The Role of El Capitan
El Capitan, LLNL’s exascale supercomputer, played a crucial role in resolving wave simulations to the full margin of the Cascadia subduction zone in the Pacific Northwest. According to Tzanio Kolev, a computational mathematician at LLNL, the project represents the culmination of years of research in numerical methods, high-order modeling, and exascale computing.
“Our goal was to show that physics-based simulation can deliver near-instant results for critical applications like tsunami warnings,” Kolev explained. “By combining real-time sensor data with exascale modeling, we demonstrated a practical path toward next-generation warning systems.”
Tsunamis are among the most devastating natural hazards globally, and warning centers often have mere minutes to determine if an offshore earthquake will generate a life-threatening wave. Current systems rely on simplified approximations and sparse instrumentation, which may not capture the complex physics of tsunami generation and propagation. These limitations can lead to false alarms, underestimated risks, or delays that reduce evacuation time.
Innovative Approaches and Future Implications
El Capitan’s computational power supported the largest-ever unstructured-mesh finite-element simulation, resolving 55.5 trillion degrees of freedom with LLNL’s open-source MFEM finite element library. This capability allowed researchers to reconstruct seafloor motion, infer earthquake characteristics, and forecast tsunami arrival times and wave heights in seconds, providing quantified confidence estimates for emergency managers.
The Oden Institute led the project with innovations in inverse algorithms, enabling real-time inference of seafloor deformation from offshore pressure sensor data. Stefan Henneking, a research associate at the Oden Institute, highlighted the technical challenges overcome during the project.
“The biggest technical challenge in creating the Cascadia digital twin was the enormous problem size combined with the need for providing forecasts in real time,” said Henneking. “Overcoming this challenge required novel parallel inversion algorithms and exploitation of leading-edge GPU supercomputers.”
The Scripps Institution of Oceanography contributed essential expertise in tsunami science and ocean-floor dynamics, ensuring the modeling pipeline aligned with real-world warning center requirements. Alice-Agnes Gabriel, an earthquake seismologist at Scripps, noted the broader implications of their work.
“Our work shows that physics-based models of earthquakes and tsunami generation are now fast enough to guide real-time response, which not only improves early warning for the Pacific Northwest but also points the way toward global, physics-based earthquake and tsunami early-warning systems,” Gabriel stated.
Looking Ahead
The researchers plan to continue refining their method, exploring integration with operational tsunami warning centers, and expanding to cover a broader range of geophysical hazards. They also aim to extend the modeling approach to additional regions and improve the fidelity of the digital twin.

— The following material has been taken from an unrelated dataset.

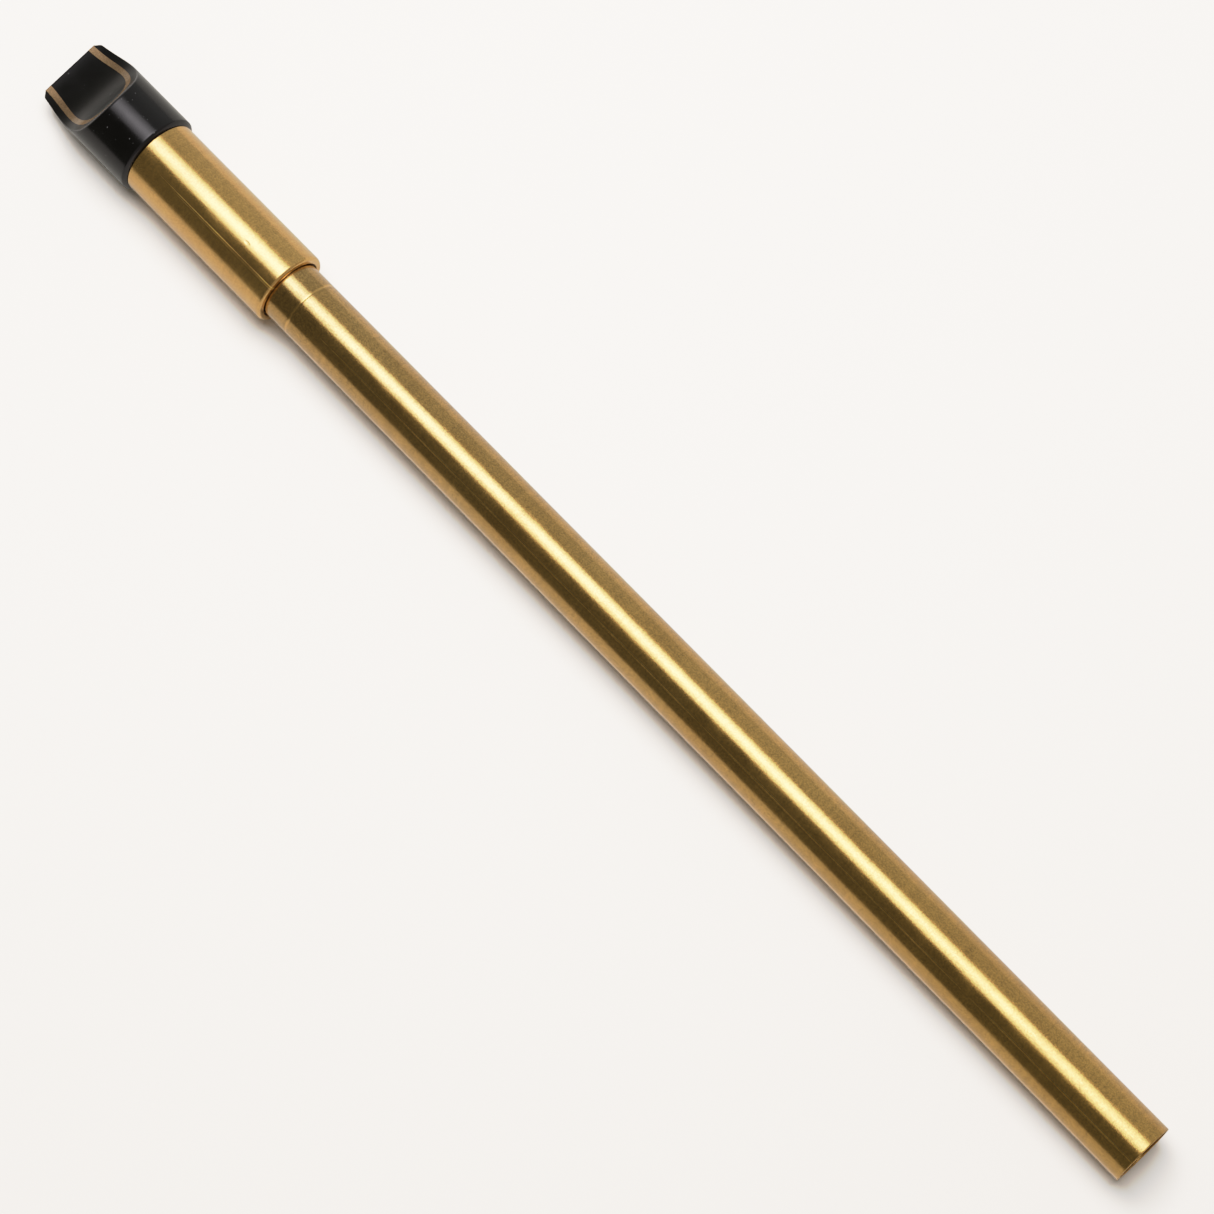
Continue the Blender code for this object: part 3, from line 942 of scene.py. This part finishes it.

Rob Neely, LLNL Weapon Simulation and Computing Associate Director, emphasized the significance of the Gordon Bell Prize and the project’s impact.
“Winning the Gordon Bell Prize is an extraordinary recognition of what this team has achieved,” Neely said. “This project highlights the versatility of El Capitan as a tool for real-world impact and shows what happens when computational innovation meets real-world urgency.”
Other contributors to the project included Veselin Dobrev and John Camier of LLNL, and Sreeram Venkat and Milinda Fernando of the UT Oden Institute. Their collective efforts underline the potential of exascale computing to address urgent global challenges, demonstrating the convergence of high-fidelity modeling, advanced numerical methods, and cutting-edge hardware for societal benefit.